To get your UC in sync with the host form, you should resize your UC from outside of your UC, not from within. In other words, you should forever abandon usage of UserControl's properties: Width, Height,  ScaleWidth, ScaleHeight and the Size method. Instead, you will want to use the UserControl.Extender object to get and set dimensions.

The Extender object exists for every VB UC. However, its properties and methods can vary in different hosts: IE, Access, Word, VB, etc. The Extender's dimensions are what your user is seeing, not necessarily what VB is reporting to your UC. The above 'fixes' can be used when VB is the host for the UC. Other non-VB hosts will have to be handled differently, if they do not support these properties, and no one solution may work for them all.

So how does this mismatch between VB and real TPP effect me? After you keep your UC in sync with the host, it shouldn't effect you or anything you may have read from your UC's property bag. VB appears to adjust all of its measurements based on the VB TPP, not the real TPP. For example, a 34 pixel (510 twips) object, saved at 96 DPI, displayed on 200% DPI, reflects the following: 510 twips still, but not the 68 pixels one would expect at twice the DPI. What happens is that VB does not recognize 192 (200%) as the DPI, rather it uses 205.7143 (214%).
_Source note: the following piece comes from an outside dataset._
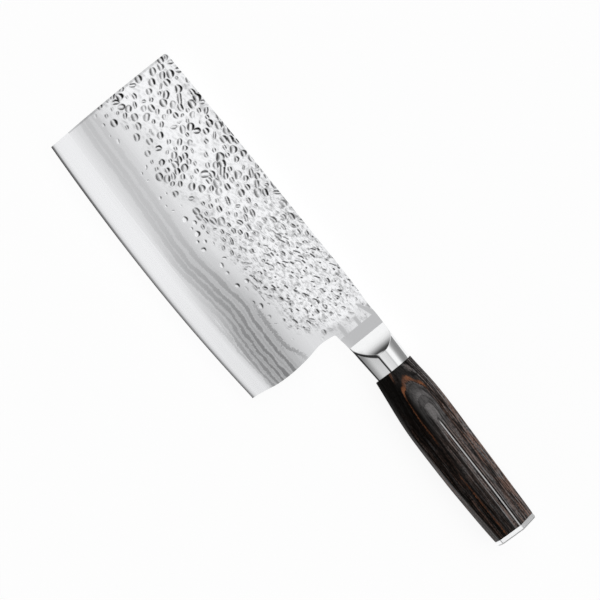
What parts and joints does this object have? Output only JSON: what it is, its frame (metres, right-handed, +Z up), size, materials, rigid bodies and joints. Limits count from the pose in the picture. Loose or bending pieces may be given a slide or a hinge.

That 34 pixel object is now 72.857 pixels vs. 68.
- 1440/7.5 real TPP = 192 DPI, but VB divides by 7: 1440/7 VB TPP = 205.7143
- 510 twips / 7.5 real TPP = 68 pixels as expected, but 510 twips / VB 7 TPP = 72.857 pixels

Therefore if you saved a value of say 34 to your property bag in pixels or twips, using that value within your project should pose no problems because you are likely using TwipsPerPixel for scaling or ScaleX,ScaleY. Since you are using the same scale VB is using, all should be well. Take away point: Don't use real DPI, nor real TPP, in your scaling.

----------


## LaVolpe

Here is a rather simple API solution to scaling VB picture objects. 
- This will not support GIF transparency.
- Not the 'best' solution because scaling up doesn't produce best quality
- Wouldn't suggest scaling image result, over & over again, if running as per-monitor DPI aware
-- cache original image (i.e., resource file) and scale that each time it is needed
- This should not be called for metafiles. If called, it returns the passed picture object. Metafiles scale correctly.

For better quality scaling, you should have multiple-size images available either via file, within your resource file or in a resource-only DLL.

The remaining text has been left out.